While the village’s well is still producing more than enough water, sites were tested earlier this year by Davy Engineering of La Crosse for potential future wells that would offset the production lost by the closure of the second well and serve as a backup. 

Two smaller wells would be ideal because the rock formations in Fall Creek don’t produce as much water nearly as quickly as desired, said Davy project engineer Jim Kochie.

Geology also is appearing to play a part in the high nitrate levels in the second well. 

Because it’s located inside a sandstone formation that is surrounded by fissures or cracks, groundwater is steered directly into the well, Kochie said. 

If the groundwater contains nitrates, which are commonly linked to fertilizers and manure, those nitrates are fed into a common source. Nitrates occur naturally, at about 2 or 3 parts per million, Sanderson said. 

Quarterly testing by the Health Department since March 2015 found average levels of 7 parts per million.
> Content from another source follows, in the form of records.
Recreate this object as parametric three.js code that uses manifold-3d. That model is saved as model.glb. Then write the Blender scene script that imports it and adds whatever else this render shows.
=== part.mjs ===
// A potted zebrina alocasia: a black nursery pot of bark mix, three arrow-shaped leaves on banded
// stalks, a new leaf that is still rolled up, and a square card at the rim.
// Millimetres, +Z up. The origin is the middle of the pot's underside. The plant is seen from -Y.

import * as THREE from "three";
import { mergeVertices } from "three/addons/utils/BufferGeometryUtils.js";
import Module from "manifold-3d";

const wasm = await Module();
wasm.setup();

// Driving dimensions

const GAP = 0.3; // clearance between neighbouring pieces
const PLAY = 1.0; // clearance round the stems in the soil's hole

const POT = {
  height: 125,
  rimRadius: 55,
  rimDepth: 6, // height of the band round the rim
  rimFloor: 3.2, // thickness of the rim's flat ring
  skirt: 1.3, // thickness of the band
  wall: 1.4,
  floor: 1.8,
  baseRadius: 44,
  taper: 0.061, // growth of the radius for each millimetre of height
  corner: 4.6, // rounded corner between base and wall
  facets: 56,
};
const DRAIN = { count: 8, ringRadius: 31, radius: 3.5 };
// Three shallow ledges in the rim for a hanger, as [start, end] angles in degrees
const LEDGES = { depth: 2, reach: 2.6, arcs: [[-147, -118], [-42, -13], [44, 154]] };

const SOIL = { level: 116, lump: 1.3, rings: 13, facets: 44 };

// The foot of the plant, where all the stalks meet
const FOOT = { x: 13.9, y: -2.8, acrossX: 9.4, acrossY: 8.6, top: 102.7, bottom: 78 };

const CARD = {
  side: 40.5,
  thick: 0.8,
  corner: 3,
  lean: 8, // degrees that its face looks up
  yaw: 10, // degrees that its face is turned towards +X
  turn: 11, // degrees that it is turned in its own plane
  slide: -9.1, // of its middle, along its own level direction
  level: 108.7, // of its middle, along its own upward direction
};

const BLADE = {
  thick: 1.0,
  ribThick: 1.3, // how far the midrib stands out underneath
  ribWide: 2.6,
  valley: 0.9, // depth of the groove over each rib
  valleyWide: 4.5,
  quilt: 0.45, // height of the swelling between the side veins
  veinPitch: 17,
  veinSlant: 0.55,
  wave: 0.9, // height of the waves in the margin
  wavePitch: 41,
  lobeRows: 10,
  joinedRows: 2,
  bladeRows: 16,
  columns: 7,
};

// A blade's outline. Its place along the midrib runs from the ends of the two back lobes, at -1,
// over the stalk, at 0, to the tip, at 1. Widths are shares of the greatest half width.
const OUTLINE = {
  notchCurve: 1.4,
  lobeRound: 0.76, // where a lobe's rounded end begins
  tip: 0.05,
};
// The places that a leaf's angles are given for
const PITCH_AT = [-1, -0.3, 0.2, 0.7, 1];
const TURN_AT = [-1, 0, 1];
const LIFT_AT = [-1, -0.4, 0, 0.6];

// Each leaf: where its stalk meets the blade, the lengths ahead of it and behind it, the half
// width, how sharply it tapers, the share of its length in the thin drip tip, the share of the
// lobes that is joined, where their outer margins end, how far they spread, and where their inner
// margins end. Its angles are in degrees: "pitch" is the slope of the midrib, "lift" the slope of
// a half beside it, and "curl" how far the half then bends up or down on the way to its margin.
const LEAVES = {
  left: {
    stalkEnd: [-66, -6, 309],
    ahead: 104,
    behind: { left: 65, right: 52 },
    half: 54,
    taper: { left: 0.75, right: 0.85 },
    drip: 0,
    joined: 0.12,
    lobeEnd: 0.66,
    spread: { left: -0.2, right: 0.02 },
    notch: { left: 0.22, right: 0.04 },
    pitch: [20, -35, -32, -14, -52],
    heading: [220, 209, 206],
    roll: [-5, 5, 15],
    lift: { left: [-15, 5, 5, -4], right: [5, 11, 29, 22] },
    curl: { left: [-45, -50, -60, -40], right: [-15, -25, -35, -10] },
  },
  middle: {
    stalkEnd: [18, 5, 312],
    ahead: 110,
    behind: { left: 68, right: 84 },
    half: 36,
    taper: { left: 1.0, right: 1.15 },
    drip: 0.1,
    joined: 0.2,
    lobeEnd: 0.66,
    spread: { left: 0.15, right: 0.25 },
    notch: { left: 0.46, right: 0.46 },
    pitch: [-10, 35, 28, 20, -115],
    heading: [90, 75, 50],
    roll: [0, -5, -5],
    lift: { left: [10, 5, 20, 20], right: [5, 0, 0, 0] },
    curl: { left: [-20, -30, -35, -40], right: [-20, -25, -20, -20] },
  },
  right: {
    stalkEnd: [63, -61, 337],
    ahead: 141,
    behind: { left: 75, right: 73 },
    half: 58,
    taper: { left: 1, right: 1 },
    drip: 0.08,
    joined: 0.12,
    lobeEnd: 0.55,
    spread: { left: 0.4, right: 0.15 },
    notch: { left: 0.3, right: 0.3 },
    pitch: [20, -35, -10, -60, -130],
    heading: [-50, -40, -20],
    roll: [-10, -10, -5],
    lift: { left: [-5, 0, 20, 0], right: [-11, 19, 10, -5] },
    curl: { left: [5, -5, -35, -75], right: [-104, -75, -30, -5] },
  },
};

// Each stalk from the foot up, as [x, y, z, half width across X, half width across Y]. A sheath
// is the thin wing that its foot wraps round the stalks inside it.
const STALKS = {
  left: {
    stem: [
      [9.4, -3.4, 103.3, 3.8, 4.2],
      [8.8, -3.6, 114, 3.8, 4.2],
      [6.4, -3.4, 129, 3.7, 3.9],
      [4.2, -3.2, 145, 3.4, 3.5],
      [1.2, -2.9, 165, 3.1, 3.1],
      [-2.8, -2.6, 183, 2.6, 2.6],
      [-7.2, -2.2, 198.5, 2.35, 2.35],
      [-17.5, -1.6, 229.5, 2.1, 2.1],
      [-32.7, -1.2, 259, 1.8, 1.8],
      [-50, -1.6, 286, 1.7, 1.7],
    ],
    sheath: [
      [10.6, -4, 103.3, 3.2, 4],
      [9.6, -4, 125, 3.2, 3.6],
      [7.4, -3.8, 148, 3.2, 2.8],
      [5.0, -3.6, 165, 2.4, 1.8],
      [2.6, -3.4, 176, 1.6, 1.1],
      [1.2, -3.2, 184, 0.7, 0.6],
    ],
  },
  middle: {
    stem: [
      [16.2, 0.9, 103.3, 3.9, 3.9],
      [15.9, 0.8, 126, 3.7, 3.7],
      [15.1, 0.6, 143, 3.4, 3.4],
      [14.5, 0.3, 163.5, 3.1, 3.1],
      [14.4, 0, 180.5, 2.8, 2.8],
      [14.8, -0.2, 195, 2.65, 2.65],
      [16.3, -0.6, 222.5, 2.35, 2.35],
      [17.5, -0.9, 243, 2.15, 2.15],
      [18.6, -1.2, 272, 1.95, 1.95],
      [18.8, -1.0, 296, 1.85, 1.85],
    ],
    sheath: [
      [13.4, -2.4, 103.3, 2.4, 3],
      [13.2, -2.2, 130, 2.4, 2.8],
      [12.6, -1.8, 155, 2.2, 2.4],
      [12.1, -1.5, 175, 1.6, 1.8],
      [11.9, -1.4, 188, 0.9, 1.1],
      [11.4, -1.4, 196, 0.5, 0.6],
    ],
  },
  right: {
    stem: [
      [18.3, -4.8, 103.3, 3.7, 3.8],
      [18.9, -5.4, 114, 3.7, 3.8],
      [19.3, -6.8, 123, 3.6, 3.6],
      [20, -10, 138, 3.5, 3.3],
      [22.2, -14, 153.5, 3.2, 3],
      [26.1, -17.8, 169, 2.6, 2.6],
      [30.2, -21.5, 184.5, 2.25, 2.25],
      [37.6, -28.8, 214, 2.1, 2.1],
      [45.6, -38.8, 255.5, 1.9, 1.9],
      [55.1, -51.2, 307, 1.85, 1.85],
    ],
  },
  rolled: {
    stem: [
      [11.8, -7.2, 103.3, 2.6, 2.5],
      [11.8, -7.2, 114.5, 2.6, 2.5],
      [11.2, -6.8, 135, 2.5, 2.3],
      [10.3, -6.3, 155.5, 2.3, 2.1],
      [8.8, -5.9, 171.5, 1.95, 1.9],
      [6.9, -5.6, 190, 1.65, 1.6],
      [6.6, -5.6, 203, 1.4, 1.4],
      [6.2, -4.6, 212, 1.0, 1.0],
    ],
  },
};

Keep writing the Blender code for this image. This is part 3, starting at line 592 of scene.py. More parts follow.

The department considers anything higher than 10 to be a health risk requiring attention.

Sanderson said it can be up to municipalities to determine whether to shut down a well that’s producing fewer than 10 parts per million.

Options for repairing the well, such as re-casing it to seal off the fissured area, were investigated but determined to be insufficient.

“By re-casing it, we’re afraid we’d reduce the capacity down to where we don’t have enough water coming out of that well to make it worthwhile,” Kochie said. 

“Long-term, we feel if they can find good quality water without nitrates or lower nitrates, they’d be better off than trying to fix the existing one.”

The plan for two smaller wells awaits approval from the state Department of Natural Resources. Once that’s approved, bids for the project could be sent out this fall, with expected completion of a well and pump house by the end of next year, Kochie said.